Here is the preparation for the homecoming dinner at the Sheraton hotel in Addis Ababa. It was a difficult conversation from within but an easy one from without. I don’t occupy such places everyday but I thrive on accepting challenges and testing my skills and theories in any viable platform. I am old enough enough too to know that we grow more whenever we put ourselves in new spaces.
That is exactly what happened. I accepted the challenge and and it paid off for three parties, namely Sheraton, the Rockefeller Foundation and myself. I had the freedom to do what I thought was appropriate and created a recipe that captured both the rich history of Ethiopia, current complexities around food and the importance timeliness issue of justice.

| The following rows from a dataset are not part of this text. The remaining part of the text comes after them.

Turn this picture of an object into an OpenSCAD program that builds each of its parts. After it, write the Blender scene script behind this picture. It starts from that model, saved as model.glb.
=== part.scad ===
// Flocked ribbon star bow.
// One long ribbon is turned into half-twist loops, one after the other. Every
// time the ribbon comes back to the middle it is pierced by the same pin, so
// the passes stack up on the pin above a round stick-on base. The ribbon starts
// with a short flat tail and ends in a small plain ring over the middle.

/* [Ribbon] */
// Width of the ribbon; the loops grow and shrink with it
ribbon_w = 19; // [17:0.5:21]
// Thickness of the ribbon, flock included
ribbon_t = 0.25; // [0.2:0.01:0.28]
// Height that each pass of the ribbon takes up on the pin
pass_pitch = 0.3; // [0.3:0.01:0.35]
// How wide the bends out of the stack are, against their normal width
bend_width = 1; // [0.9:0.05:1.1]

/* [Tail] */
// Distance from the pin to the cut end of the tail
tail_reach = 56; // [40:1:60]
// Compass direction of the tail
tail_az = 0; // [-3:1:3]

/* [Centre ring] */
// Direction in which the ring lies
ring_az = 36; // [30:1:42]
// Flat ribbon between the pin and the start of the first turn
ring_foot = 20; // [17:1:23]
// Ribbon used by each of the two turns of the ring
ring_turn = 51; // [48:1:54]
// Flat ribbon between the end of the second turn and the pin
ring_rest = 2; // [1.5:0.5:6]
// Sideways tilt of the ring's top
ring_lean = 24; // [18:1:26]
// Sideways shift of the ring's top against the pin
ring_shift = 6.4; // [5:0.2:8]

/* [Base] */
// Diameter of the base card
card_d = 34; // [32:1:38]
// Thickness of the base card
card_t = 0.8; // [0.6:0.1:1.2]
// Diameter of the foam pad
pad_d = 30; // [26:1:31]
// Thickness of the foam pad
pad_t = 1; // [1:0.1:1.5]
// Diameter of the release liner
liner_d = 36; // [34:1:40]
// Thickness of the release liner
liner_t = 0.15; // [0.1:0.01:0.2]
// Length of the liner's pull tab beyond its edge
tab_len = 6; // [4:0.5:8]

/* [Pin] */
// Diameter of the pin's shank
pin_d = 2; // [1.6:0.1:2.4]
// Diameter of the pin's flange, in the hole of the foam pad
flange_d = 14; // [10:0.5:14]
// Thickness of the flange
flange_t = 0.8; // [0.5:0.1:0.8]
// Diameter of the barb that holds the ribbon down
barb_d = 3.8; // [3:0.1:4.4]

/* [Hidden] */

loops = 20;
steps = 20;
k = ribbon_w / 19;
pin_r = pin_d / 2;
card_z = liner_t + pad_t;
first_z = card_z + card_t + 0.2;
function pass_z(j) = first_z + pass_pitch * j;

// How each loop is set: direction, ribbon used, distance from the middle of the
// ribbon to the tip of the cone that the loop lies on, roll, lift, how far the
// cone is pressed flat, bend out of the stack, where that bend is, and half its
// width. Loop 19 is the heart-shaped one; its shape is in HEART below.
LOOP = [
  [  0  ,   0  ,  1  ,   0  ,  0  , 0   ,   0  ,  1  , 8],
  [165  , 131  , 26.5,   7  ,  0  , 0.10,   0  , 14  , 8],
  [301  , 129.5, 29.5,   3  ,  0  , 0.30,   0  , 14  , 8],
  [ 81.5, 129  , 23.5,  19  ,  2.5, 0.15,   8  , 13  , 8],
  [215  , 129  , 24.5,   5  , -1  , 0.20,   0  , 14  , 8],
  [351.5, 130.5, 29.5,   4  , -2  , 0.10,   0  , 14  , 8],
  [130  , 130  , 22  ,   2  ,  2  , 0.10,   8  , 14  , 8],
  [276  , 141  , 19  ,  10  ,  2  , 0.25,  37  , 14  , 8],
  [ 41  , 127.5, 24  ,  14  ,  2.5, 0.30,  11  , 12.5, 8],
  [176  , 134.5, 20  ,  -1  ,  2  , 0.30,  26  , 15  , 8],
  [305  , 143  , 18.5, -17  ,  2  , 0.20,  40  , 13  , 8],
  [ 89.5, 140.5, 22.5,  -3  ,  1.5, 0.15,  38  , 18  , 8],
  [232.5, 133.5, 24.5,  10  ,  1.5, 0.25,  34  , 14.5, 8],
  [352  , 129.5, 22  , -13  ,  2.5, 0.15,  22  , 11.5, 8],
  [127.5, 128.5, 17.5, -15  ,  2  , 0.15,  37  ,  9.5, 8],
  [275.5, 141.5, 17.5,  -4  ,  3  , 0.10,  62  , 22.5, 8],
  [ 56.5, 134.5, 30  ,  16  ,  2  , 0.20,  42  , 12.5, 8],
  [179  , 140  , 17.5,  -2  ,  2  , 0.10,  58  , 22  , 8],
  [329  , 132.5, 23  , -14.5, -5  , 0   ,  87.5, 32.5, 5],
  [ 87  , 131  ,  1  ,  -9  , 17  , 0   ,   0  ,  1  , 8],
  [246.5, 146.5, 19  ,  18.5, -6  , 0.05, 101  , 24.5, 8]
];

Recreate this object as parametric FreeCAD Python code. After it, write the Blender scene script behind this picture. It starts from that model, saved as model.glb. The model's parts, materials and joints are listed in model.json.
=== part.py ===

I chose the epic story of Cepheus, the mythological king of Ethiopia in Greek mythology. Andromeda was the daughter of King Cepheus who was so beautiful that the Greeks named the next galaxy that is visible with the naked eyes after her. What’s even more interesting is that Andromeda is 2.5 million light years from earth.
If we can see a galaxy that is as far as Andromeda with our naked eyes, we can reimagine a more just system. In my closing of my lecture, I borrowed the word hippodumus, a word associated with selflessness warrior of Troy named Hector. The word literally translates to “tamer of horses. Those are the closing words of the Iliad.
As a payment to the Greeks for creating impressive stories about Ethiopia, I cooked a new word : oraldamous or tamers of mouths. A new world is possible and it doesn’t have to be 2.5 million years away. To hasten that desired reality with take new myths and epics that promote that reality. They can’t just be Eurocentric nor just Afrocentric. Whatever we mutually decide to make them, they should be futuristic enough to take us beyond Andromeda in time, space and imagination.